Tata Motors, Mahindra, Ashok Leyland, Motherson Sumi, TVS, Bajaj, and Eicher are the auto industry champions. Reliance, Tata Power, Adani, IOCL, and BPCL are already deploying charging infrastructure. Indian auto is in the top three globally in its scale and sophistication. A Whole-Chain mission will unite the sectors competencies to solve a national priority.
China did not engineer its path past peak oil through public-sector undertakings alone. It engineered it by treating its largest corporations as policy-implementing instruments, with state direction setting the speed and standards. Japan, Korea, and other East Asian economies have led similar trajectories for their economies.
India has also done this before, in a different domain, at a scale almost no other country has matched.
In 2010, India had enrolled zero people on Aadhaar. By 2016, more than a billion had completed onboarding. UIDAI was a focused authority with a single mandate, named leadership from the best of Indian industry, sustained PMO backing, convergent administrative coordination, and a delivery culture that absorbed resistance and converted it into infrastructure. The result was sovereign digital identity infrastructure built at population scale in compressed time with private sector partnerships. The lesson is institutional. India can deliver mission-mode infrastructure when the architecture is right.
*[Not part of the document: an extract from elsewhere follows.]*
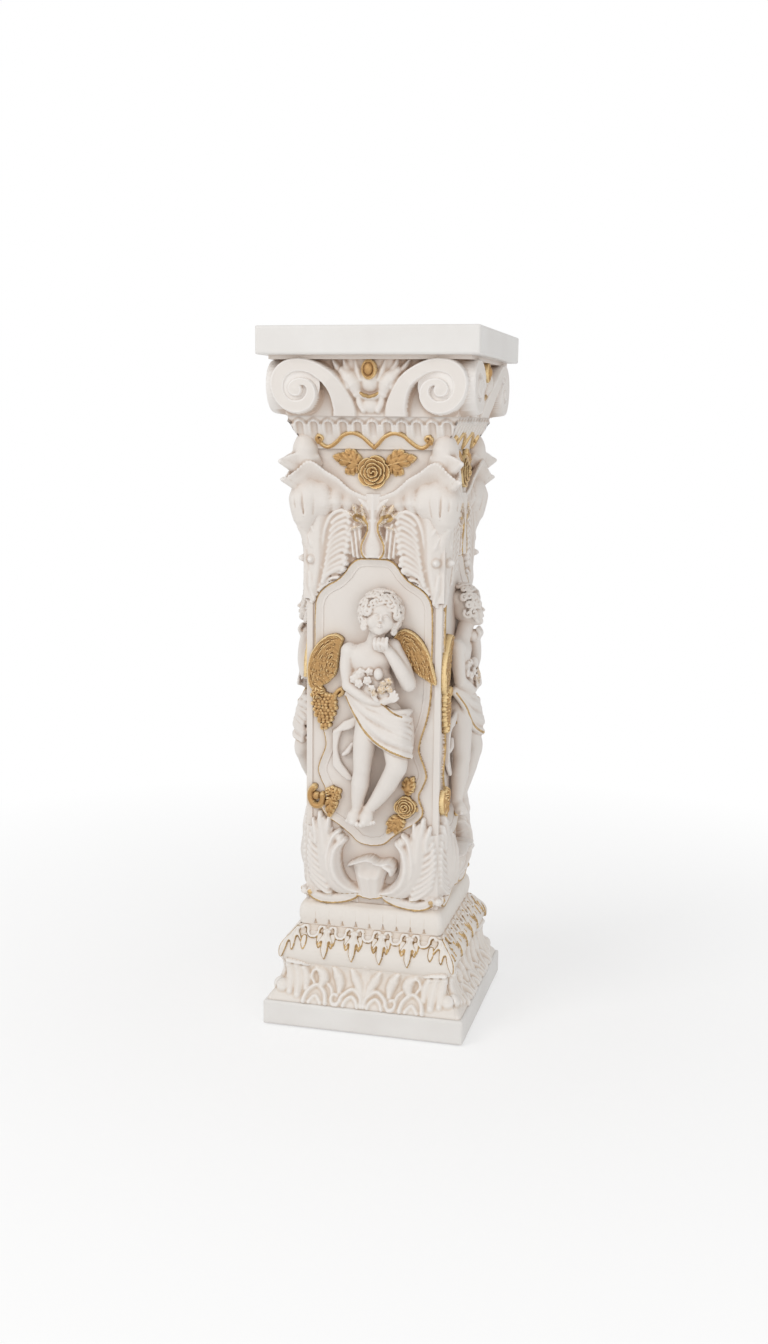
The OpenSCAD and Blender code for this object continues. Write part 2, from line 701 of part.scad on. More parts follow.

The Mission needs the same architecture. The pillars are becoming visible. Each pillar has at least several corporate national champions with the balance sheet, technical capacity, and execution record to build at China-comparable speed. Each Champion will grow defined tiers of vendors across each step of the value chain, creating intricate positive feedback loops that indigenise technological and execution expertise. PSUs must continue as anchors, project owners, and JV partners. The commitment must extend to 2047 and survive changes in government and commodity prices. The architecture is corporate-state coordination, not corporate-state competition.
The institutional vehicle that makes this work is a PMO-anchored Whole-Chain Sovereign Mission with statutory authority, named delivery champions per pillar, binding funding and commissioning timelines, a single-window clearance for projects, with authority to cut across ministry boundaries, break interdepartmental deadlocks in real time, end nanny-state overregulation, and infuse cutting-edge market-aligned talent and competence into implementation.
This Mission can persist across decades and lead to the creation of National Champions – companies that deliver on critical sovereign priorities. Aadhaar-mode focus that accepts no excuses for the sake of national priorities is the answer. An India on such a mission will unleash its full potential for the prosperity of its citizens, and lend a new energy for the technological transition underway globally.